Eventually, asylum seekers are moved from the initial accommodation to housing dispersed in neighbourhoods where they can live while their asylum claims are heard. If they receive a positive decision on their case, they will be given “refugee” status and move on from the accommodation where they have been living as an asylum seeker. Once granted “refugee” status, an individual is able to work and can positively contribute to the economy.
Can asylum seekers claim benefits?
No. An asylum seeker cannot claim benefits. During the period while a person’s claim for asylum is being heard, he/she cannot work, cannot receive Government benefits, and cannot access many other public services. If a person’s application for asylum is accepted, he/she becomes a “refugee” and may be granted leave to remain in the UK for up to five years. As a refugee, a person becomes able to work. Once able to work, most refugees contribute far more to the UK economy than they take out.
Are there already asylum seekers in Knowsley?
Yes. Since 2016, the Home Office and its contractor have been housing asylum seekers in Knowsley. Asylum seekers have also been living in Knowsley in “dispersed” accommodation within neighbourhoods across the Borough while decisions on their asylum claims are made by the Home Office.

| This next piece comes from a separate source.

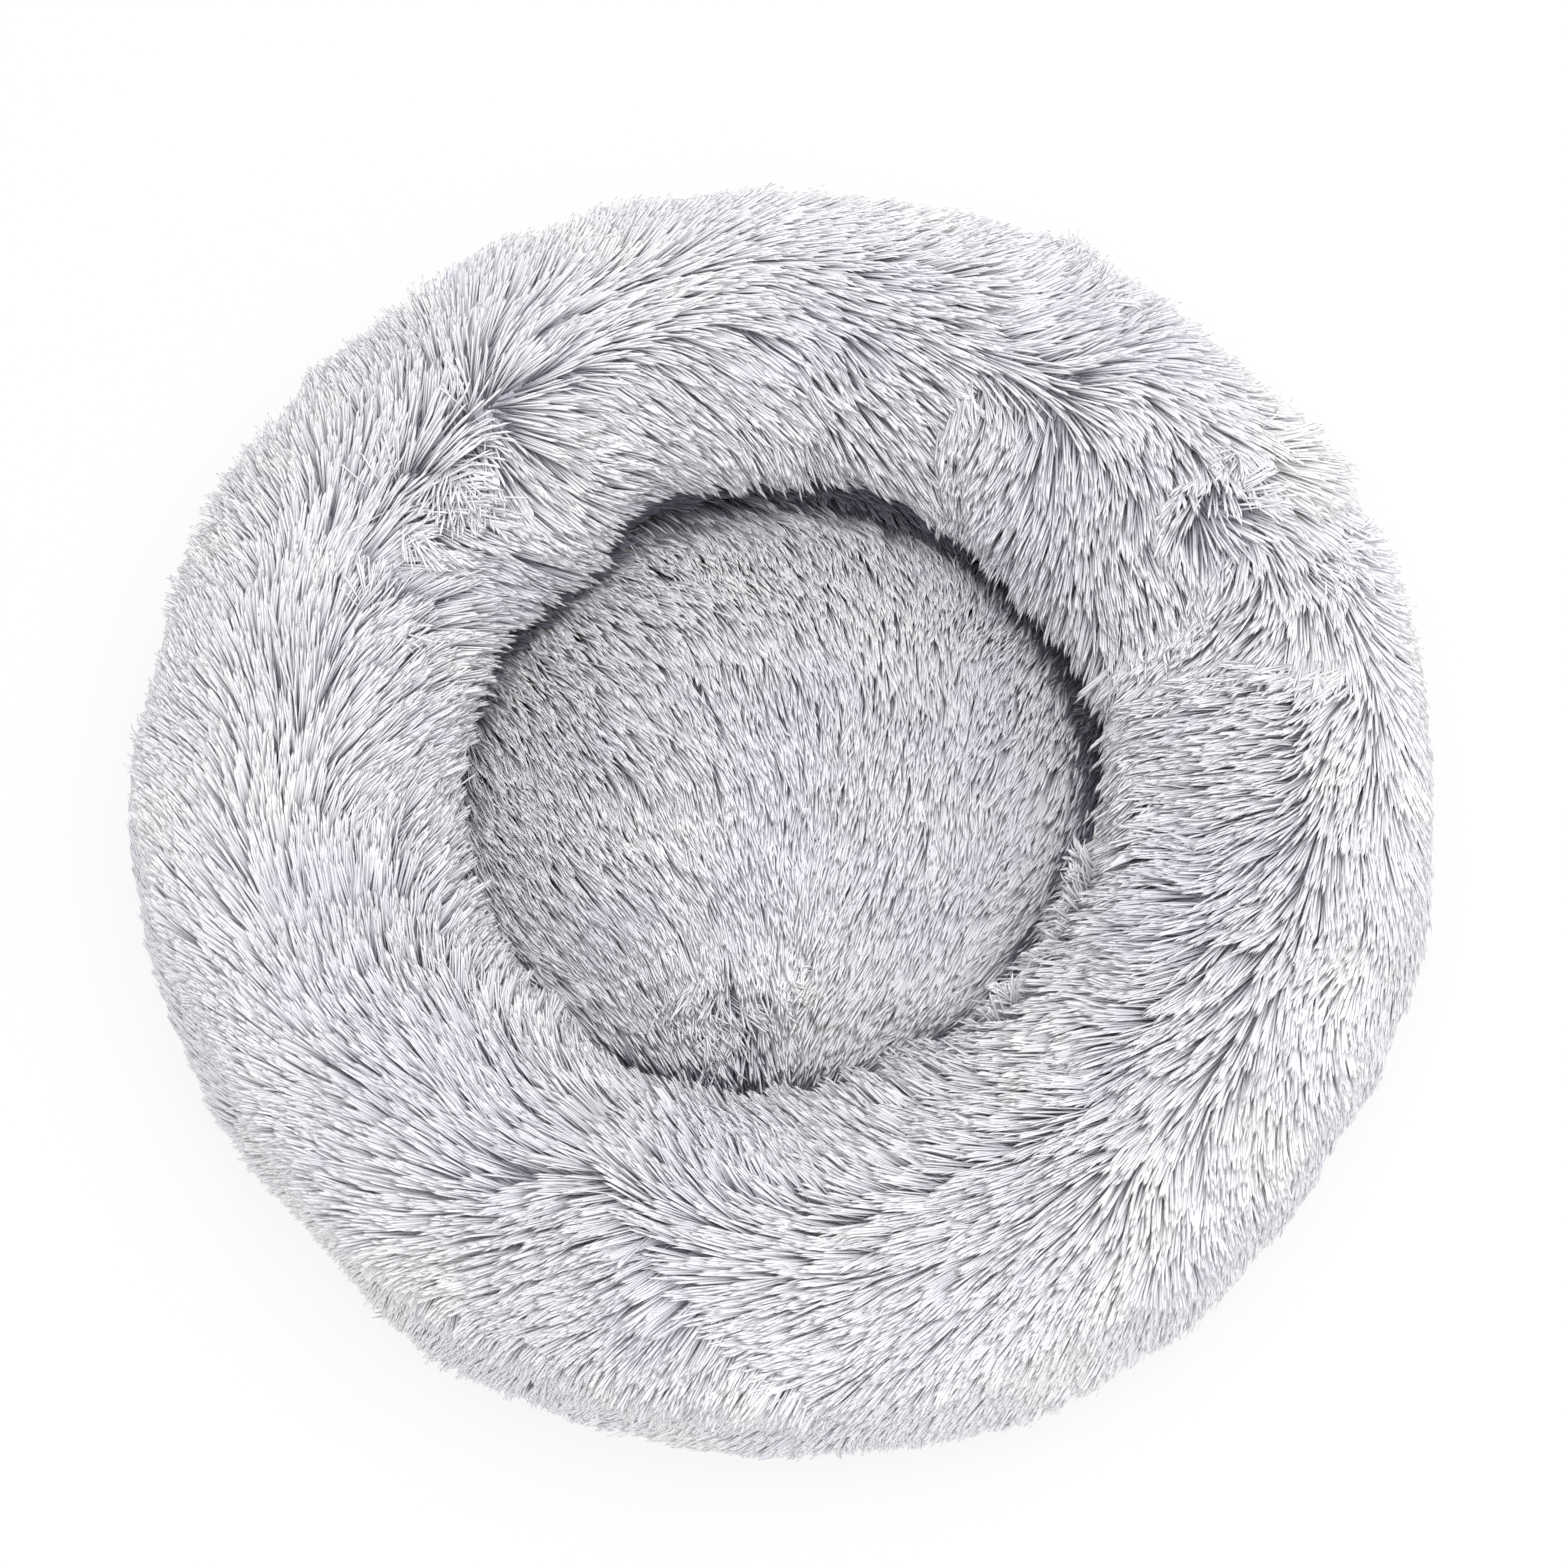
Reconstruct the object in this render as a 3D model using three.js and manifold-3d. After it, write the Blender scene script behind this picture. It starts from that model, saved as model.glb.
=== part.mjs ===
// A round donut bed for a cat or a small dog: a long-pile plush rim round a crowned sleeping cushion, closed
// underneath by a panel of coated fabric with grip dots and a zip. Millimetres, +Z up. The origin is on the floor
// under the middle of the bed. +X is the right and +Y the back of the bed as a pet's owner stands before it.
import * as THREE from "three";
import { mergeVertices } from "three/addons/utils/BufferGeometryUtils.js";
import Module from "manifold-3d";

const wasm = await Module();
wasm.setup();

// The bed. Radii and heights of the rim are to the tips of the pile as it lies.
const OUTER_RADIUS = 250;
const NEST_RADIUS = 116;
const CREST_RADIUS = 186;
const CREST_HEIGHT = 145;
const BULGE_HEIGHT = 62;
const LIP_HEIGHT = 104;
const INNER_SLOPE_POWER = 1.5; // 2 rolls the crest down to the lip in an ellipse, 1 in a straight slope
const SLEEP_RADIUS = 150; // to the seam that joins rim and sleeping panel
const SLEEP_SEAM_HEIGHT = 40;
const SLEEP_CROWN = 46; // how far the sleeping panel rises from its seam to its middle
const BASE_RADIUS = 200; // to the seam that joins rim and base
const ROUND_SIDES = 48;

// The fabrics.
const PLUSH = 9; // backing and pile lying over it
const SEAM_EDGE = 0.8; // a fabric's edge where it is stitched down
const OXFORD = 0.8;
const LINING = 0.6;
const TOUCH = 0.3; // between two pieces that lie against each other
const OVERRUN = 1; // how far a cutting shape reaches past what it cuts

// The grip dots on the underside.
const DOT_RADIUS = 3;
const DOT_HEIGHT = 0.8;
const DOT_PITCH = 33;
const DOT_SIDES = 6;
const DOT_EDGE = 6; // from a dot to the nearest edge or fold

// The slit in each casing that its filling goes in by.
const SLIT_LENGTH = 70;
const SLIT_HEIGHT = 5;

// The zip, which runs across the underside along X.
const TOOTH_PITCH = 3;
const ZIP_INSET = 36; // from the sleeping panel's seam to the last tooth
const TOOTH_NECK = 0.5; // half widths of a tooth
const TOOTH_HEAD = 0.62;
const TOOTH_REACH = 1.3; // how far a tooth reaches past the middle of the zip
const TEETH_THICKNESS = 3;
const SPINE_START = 1.9; // the strip that carries the teeth, measured from the middle of the zip
const SPINE_END = 2.9;
const TAPE_BITE = 0.6; // how deep the tape's edge sits in the strip
const TAPE_WIDTH = 11;
const TAPE = 0.6;
const TAPE_TAIL = 16; // tape past the last tooth
const WINDOW_HALF = 8; // the opening that shows the zip, from its middle to its edge
const LANDING_HALF = 15;
const FOLD_HALF = 23; // where the base leaves the floor to rise to the zip
const WINDOW_TAIL = 5; // straight stretch of the window past the last tooth
const ZIP_HEIGHT = 8; // the tape's middle above the floor
const THREAD_HALF = 0.3;
const STITCH_INSET = 2.5; // from the window's edge to the stitches round it
const END_STEPS = 6;

// The zip's slider, stops and pull.
const SLIDER_HALF = 6;
const SLIDER_WALL = 1.2;
const SLIDE_GAP = 0.35;
const SLIDER_REAR = 4.5; // half widths
const SLIDER_FRONT = 6;
const POST_HALF = 1;
const POST_LENGTH = 3.4;
const BAIL_HALF_LENGTH = 4;
const BAIL_HALF_WIDTH = 0.8;
const BAIL_GAP = 1.85;
const BAIL_BAR = 0.9;
const STOP_LENGTH = 2.2;
const STOP_WIDTH = 3;
const STOP_WALL = 0.8;
const STOP_THICKNESS = 4.4; // more than the slider's channel lets in
const PULL_LENGTH = 22;
const PULL_HALF = 3.6;
const PULL_THICKNESS = 1.1;
const PULL_EYE_LENGTH = 4.2;
const PULL_EYE_HALF = 1.3;
const PULL_GRIP_RADIUS = 1.6;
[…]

What is the role of the Council?
The Council is not responsible for supporting asylum seekers and the Home Office only shares minimal information about asylum seekers in the Borough.
Who else supports asylum seekers?
Charities and voluntary organisations provide support to these vulnerable people both while they are seeking asylum and also if and when they become refugees. The Council provides some support to some of these organisations.